USCIS should provide a procedure for an I-829 exemplar petition to be filed immediately for projects that have been subject to material changes. When there is a material change in a project after the approval of conditional residence, the investor has to wait 21 to 24 months to learn whether the changed project will be sufficient for condition removal. A more efficient system for all concerned would be to have a procedure whereby USCIS could adjudicate the new materially-changed project for EB-5 compliance. If necessary, this would give the investor the opportunity to make a different investment or effectuate whatever changes would be necessary to enable him to remove conditions.

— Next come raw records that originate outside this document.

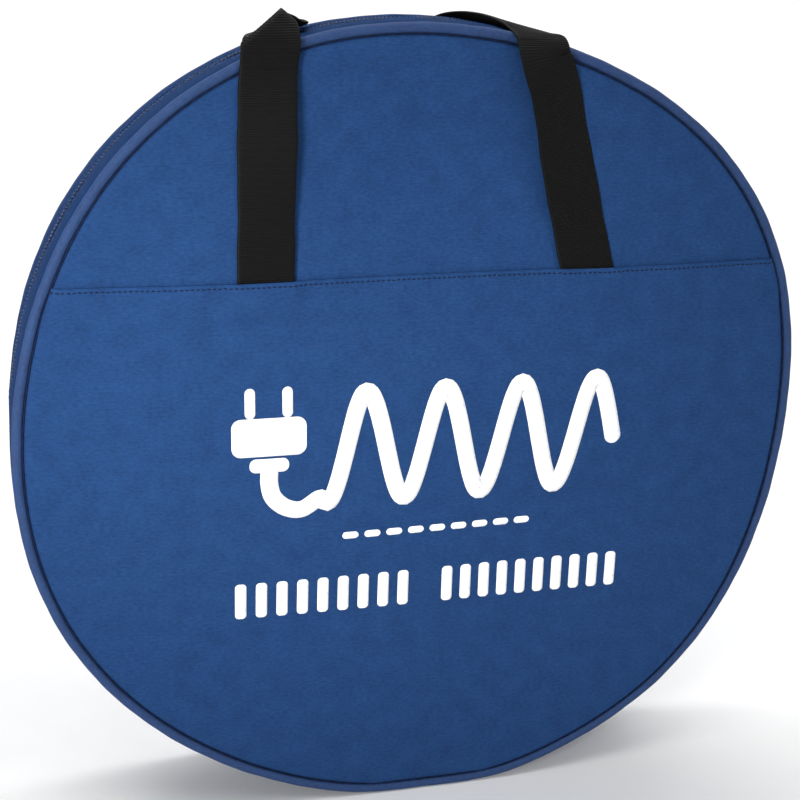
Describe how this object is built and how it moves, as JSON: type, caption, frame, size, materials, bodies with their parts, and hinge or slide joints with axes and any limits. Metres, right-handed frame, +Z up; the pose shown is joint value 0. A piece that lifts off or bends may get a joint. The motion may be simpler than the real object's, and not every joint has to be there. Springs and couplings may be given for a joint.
{
  "type": "round cable carry bag",
  "caption": "Flat round zip bag for a coiled power cable, with piped rims, a lapped front seam, an opening cover and webbing carry handles.",
  "frame": {"origin": "middle of the flat patch that the bag stands on", "axes": "+Z up through the handles, +X to the right seen from the front, +Y from the front panel to the rear panel"},
  "size_m": [0.4012, 0.106, 0.402],
  "materials": {
    "canvas": "coated woven polyester, dull sheen",
    "piping": "bias cut canvas over a cord",
    "cord_core": "twisted cotton piping cord",
    "binding": "ribbed binding tape",
    "zip_tape": "herringbone zip tape",
    "zip_coil": "nylon coil",
    "zip_metal": "black lacquered zinc",
    "webbing": "ribbed polypropylene webbing"
  },
  "bodies": {
    "bag": {"rear_upper_panel": "canvas", "rear_lower_panel": "canvas", "rear_piping_cover": "piping", "rear_piping_cord": "cord_core", "rear_seam_binding": "binding", "rear_gusset_strip": "canvas", "base_gusset": "canvas", "rear_zip_tape": "zip_tape", "rear_zip_coil": "zip_coil", "front_zip_tape_ends": "zip_tape", "front_zip_coil_ends": "zip_coil", "zip_end_stops": "zip_metal", "front_panel_foot": "canvas", "front_piping_cover_foot": "piping", "front_piping_cord_foot": "cord_core", "front_seam_binding_foot": "binding", "rear_handle_tails": "webbing"},
    "cover": {"front_upper_panel": "canvas", "front_lower_panel": "canvas", "front_piping_cover": "piping", "front_piping_cord": "cord_core", "front_seam_binding": "binding", "front_gusset_strip": "canvas", "front_zip_tape": "zip_tape", "front_zip_coil": "zip_coil", "front_handle_tails": "webbing"},
    "front_handle_fold": {"front_handle_bridge": "webbing"},
    "front_handle_end": {"front_handle_loop": "webbing"},
    "rear_handle": {"rear_handle_loop": "webbing"},
    "zip_slider": {"zip_slider_body": "zip_metal"},
    "zip_pull": {"zip_pull_tab": "zip_metal"}
  },
  "joints": [
    {"name": "cover_open", "type": "hinge", "parent": "bag", "child": "cover", "pos_m": [0, -0.035, 0.06844], "axis": [1, 0, 0], "range_deg": [0, 95], "deforming": ["front_handle_bridge", "front_handle_loop"]},
    {"name": "zip_travel", "type": "hinge", "parent": "bag", "child": "zip_slider", "pos_m": [0, 0, 0.197], "axis": [0, -1, 0], "range_deg": [0, 270]},
    {"name": "zip_pull_flip", "type": "hinge", "parent": "zip_slider", "child": "zip_pull", "pos_m": [0.14368, 0, 0.05332], "axis": [0, 1, 0], "range_deg": [-170, 0]},
    {"name": "front_handle_lift", "type": "hinge", "parent": "cover", "child": "front_handle_fold", "pos_m": [0, -0.0358, 0.4], "axis": [1, 0, 0], "range_deg": [0, 90]},
    {"name": "front_handle_straighten", "type": "hinge", "parent": "front_handle_fold", "child": "front_handle_end", "pos_m": [0, 0.0414, 0.4012], "axis": [1, 0, 0], "range_deg": [0, 90]},
    {"name": "rear_handle_lift", "type": "hinge", "parent": "bag", "child": "rear_handle", "pos_m": [0, 0.0374, 0.3472], "axis": [1, 0, 0], "range_deg": [0, 180]}
  ],
  "couplings": [
    {"joint": "front_handle_straighten", "follows": "front_handle_lift", "ratio": 1},
    {"joint": "rear_handle_lift", "follows": "front_handle_lift", "ratio": 2}
  ]
}
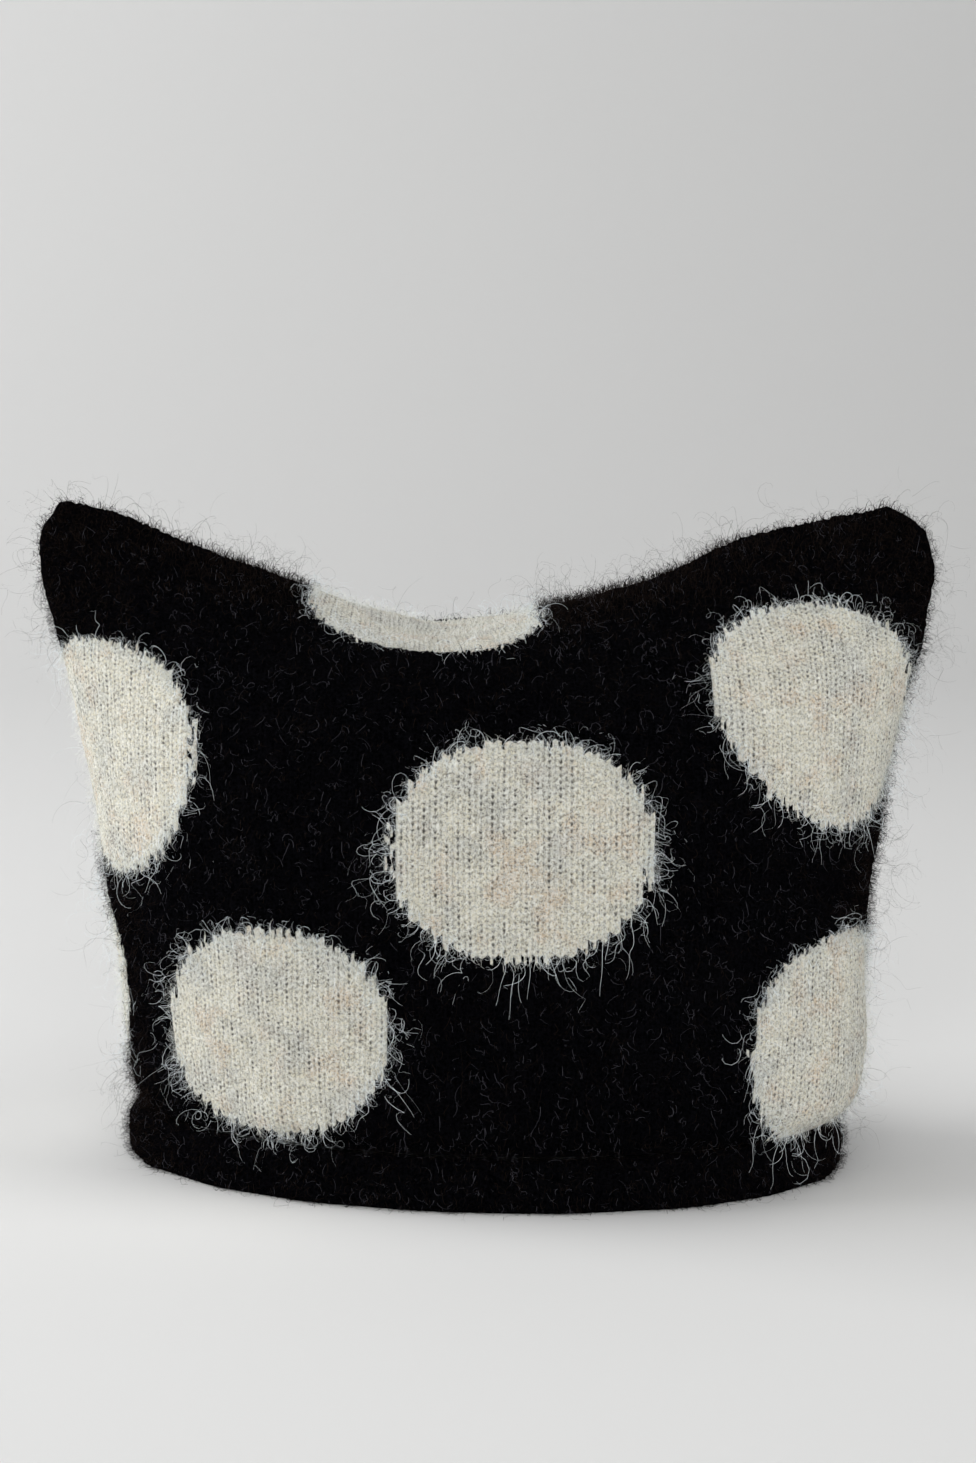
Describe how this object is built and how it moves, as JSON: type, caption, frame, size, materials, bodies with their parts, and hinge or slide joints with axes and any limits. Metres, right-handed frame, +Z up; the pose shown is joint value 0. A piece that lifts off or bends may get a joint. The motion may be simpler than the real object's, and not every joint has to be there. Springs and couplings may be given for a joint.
{
  "type": "knit beanie",
  "caption": "Brushed wool knit beanie with a hollow crown that rises to an ear corner at each side, large cream dots knitted into black, and a rolled hem that it stands on.",
  "frame": {"origin": "middle of the hem's resting face, on the surface that the beanie stands on", "axes": "+Z up, the front faces -Y, and the left side of the front view is -X"},
  "size_m": [0.2552, 0.1396, 0.1921],
  "materials": {
    "black_wool": "brushed wool knit, matte, with short grey lint",
    "cream_wool": "brushed wool knit, matte, with grey and beige flecks"
  },
  "bodies": {
    "root": {"crown": "black_wool", "brim": "black_wool"}
  },
  "joints": []
}
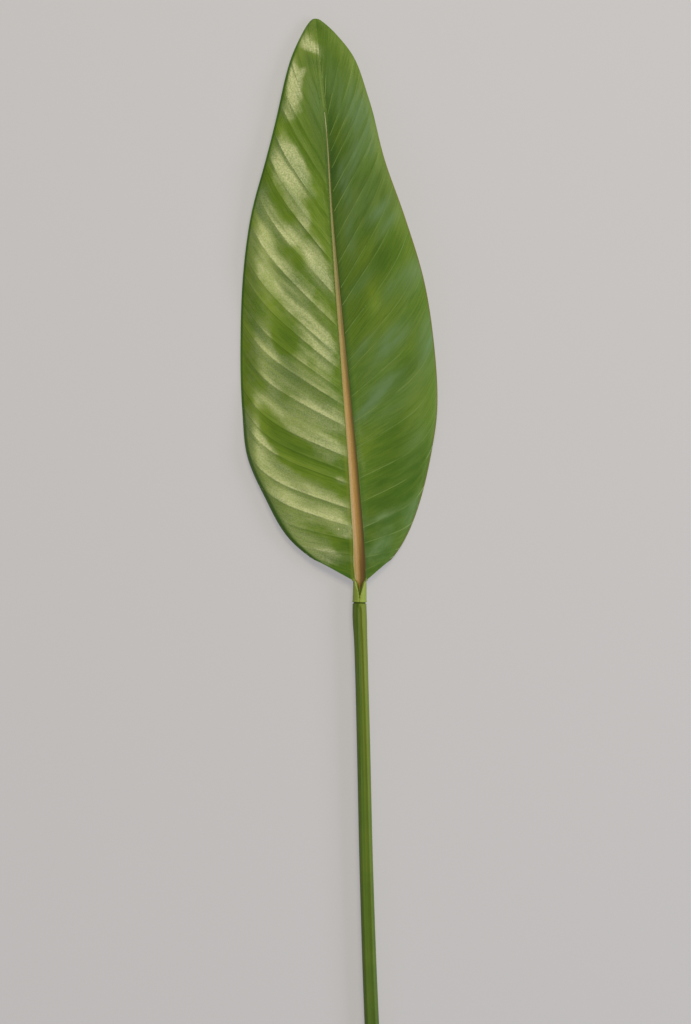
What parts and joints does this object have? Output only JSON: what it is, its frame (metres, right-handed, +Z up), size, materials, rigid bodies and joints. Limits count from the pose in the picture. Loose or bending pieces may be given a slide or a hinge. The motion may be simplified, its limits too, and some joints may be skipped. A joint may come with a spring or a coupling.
{
  "type": "bird of paradise leaf",
  "caption": "Large cut leaf lying on its underside: a long oval blade pleated along its side veins, a tan channelled midrib and a round grooved stalk with a notched collar.",
  "frame": {"origin": "middle of the leaf's box, at the height of the surface that the leaf lies on", "axes": "+Y along the leaf towards its tip, +Z up from the surface, out of the blade's upper side, and +X to the right seen from above with the tip away"},
  "size_m": [0.1404, 0.801, 0.0214],
  "materials": {
    "blade_green": "waxy, leathery leaf surface, mid green, satin sheen, paler and duller below",
    "midrib_tan": "smooth tan rib, satin",
    "stalk_green": "fibrous green stalk with fine lengthwise lines, satin"
  },
  "bodies": {
    "root": {"blade": "blade_green", "midrib": "midrib_tan", "petiole": "stalk_green"}
  },
  "joints": []
}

- USCIS should make information available to the public. Although this doesn’t clearly fit within the rubric of increasing processing efficiency, it does fit within the theme of no cost win-win fixes. USCIS is rightly concerned with protecting the public against investing in fraudulent projects. Why, then, would it deny the public necessary factual information that would enable investors to make a more informed decision regarding an investment project? Why would USCIS deny investors information regarding which projects have received approvals, and which projects have received denials? Why would USCIS deny investors factual information regarding how many investors have filed I-526 petitions in a project, how many have been approved and how many have been denied? Information could also be supplied regarding regional center statistics, although there is a possibility that such information could be misleading since investors invest in a project and not in a regional center.
I appreciate your consideration of these suggestions to make the EB-5 program a more efficient one, a more user-friendly one and a program that is more responsive to the public policy goals of Congress when it enacted the program, all without sacrificing any of USCIS’ important anti-fraud and national security concerns.